Révolutions populaires et directoires militaires.

Depuis 1972, Madagascar, un des pays les plus pauvres de la planète, connaît des crises successives , marquées par des pillages et des violences sporadiques, une corruption rampante, et l’exclusion constante des plus déshérités, notamment en Imerina, sur les Hautes terres,  les descendants d’ « Andevo »( anciens esclaves d’une société encore castée), sujet tabou s’il en est.
Effectivement la révolution populaire de 1972 renversa un pouvoir très inféodé à Paris , si ce n’est ouvertement néo colonial, de Philibert Tsitsiranana, premier président malgache après l’indépendance formelle de 1960.

Sa chute, en 1972 entraîna paradoxalement la prise de pouvoir par un directoire militaire, du général Ramanantsoa au colonel  Ratsimandrava dont la très brève présidence( six jours) s’acheva par son assassinat en février 1975.

Du très long règne chaotique du capitaine de frégate – puis amiral Didier Ratsiraka(1975 1993 puis 1997 2002), de la prise de pouvoir de Marc Ravalomanana ( 2002 2009) à celle du jeune putschiste Andry Rajoelina  en 2009, on retiendra le véritable tabou pour la culture malgache des  assassinats d’opposants, qui provoquèrent irrémédiablement leur chute.
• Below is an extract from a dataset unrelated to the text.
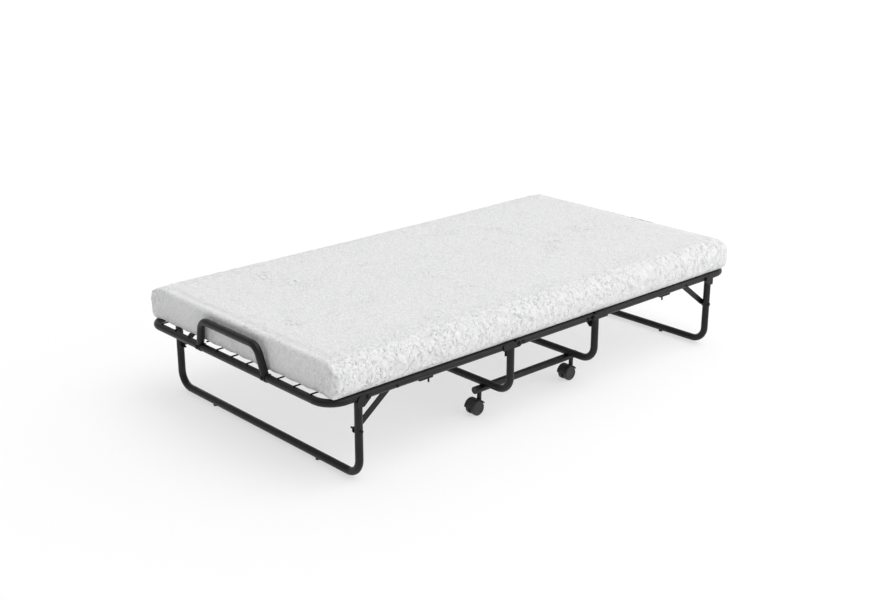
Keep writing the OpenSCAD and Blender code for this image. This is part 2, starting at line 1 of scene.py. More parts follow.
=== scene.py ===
# %% [markdown]
# # Folding rollaway bed
# The bed's steel frame, legs, deck and casters come in as finished solids. This lesson gives each
# of them its surface, adds weld beads where tubes and plates are joined, and makes the mattress.
# Everything is in metres, apart from sizes whose names end in MM. The mattress and the beads take
# their places from the frame's own boxes and hinges, so they follow it when it changes.

# %% Load the frame
import math
import bmesh
import bpy
import numpy as np
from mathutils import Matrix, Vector, noise


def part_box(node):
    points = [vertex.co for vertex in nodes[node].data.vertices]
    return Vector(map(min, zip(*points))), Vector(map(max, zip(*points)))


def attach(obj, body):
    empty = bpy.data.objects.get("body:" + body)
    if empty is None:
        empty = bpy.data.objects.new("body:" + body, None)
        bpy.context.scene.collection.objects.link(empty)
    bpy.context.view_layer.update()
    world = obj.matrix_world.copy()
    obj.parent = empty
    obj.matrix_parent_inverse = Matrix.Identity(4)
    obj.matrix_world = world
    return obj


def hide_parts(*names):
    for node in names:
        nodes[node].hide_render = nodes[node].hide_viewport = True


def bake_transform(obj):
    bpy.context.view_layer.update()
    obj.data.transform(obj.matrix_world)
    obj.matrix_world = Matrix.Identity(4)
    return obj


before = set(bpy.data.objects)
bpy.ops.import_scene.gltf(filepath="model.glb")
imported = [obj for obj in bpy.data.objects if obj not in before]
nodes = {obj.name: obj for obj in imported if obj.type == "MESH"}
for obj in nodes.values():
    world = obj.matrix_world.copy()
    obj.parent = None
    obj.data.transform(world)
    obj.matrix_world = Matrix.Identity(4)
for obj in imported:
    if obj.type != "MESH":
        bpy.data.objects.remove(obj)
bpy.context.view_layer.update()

# %% [markdown]
# ## Camera
# The bed is seen from its head end and near side, from a little above. A long lens from a few
# metres away keeps the far leg nearly as large as the near one. The camera could track an empty at
# the bed's middle, but a place and two angles say the same with nothing to keep in step.

# %% Camera
CAMERA_PLACE = Vector((-3.040, -3.219, 1.773))
CAMERA_AZIMUTH = math.radians(-42.59)
CAMERA_ELEVATION = math.radians(19.0)
CAMERA_LENS_MM = 54.5

camera_data = bpy.data.cameras.new("camera")
camera_data.sensor_width = 36
camera_data.lens = CAMERA_LENS_MM
camera = bpy.data.objects.new("camera", camera_data)
bpy.context.collection.objects.link(camera)
away = Vector((
    math.sin(CAMERA_AZIMUTH) * math.cos(CAMERA_ELEVATION),
    -math.cos(CAMERA_AZIMUTH) * math.cos(CAMERA_ELEVATION),
    math.sin(CAMERA_ELEVATION),
))
camera.location = CAMERA_PLACE
camera.rotation_euler = away.to_track_quat("Z", "Y").to_euler()
bpy.context.scene.camera = camera
print("camera stands", round(CAMERA_PLACE.length, 2), "m from the floor under the bed's middle")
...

Les 24 victimes civils de la récente insurrection, et hier le premier soldat du Capsat  tombé pour défendre la population  devraient marquer la fin plus ou moins proche du régime Rajoelina.

Partie d’une révolte du petit peuple à propos des coupures de l’eau et de l’électricité, le mouvement s’est radicalisé, comme ailleurs , par l’activité de très jeunes militants de la « Gen Z 261 » sur le serveur Discord- avant de passer dans le réel des manifestations des rues et de l’interposition de l’armée.

Il y a un modèle ancien des mouvements cycliques des «rotaka » (émeutes violentes ) à Madagascar, marquée par des pillages de commerces , notamment de la minorité karane, d’incendies et d’anomie -où les déshérités se revanchent par la violence. Rien de tel dans le « modèle népalais » et asiatique, où l’armée désignerait un civil de consensus pour une brève transition avant des élections libres. Personne ne peut dire encore quel  modèle politique va l’emporter.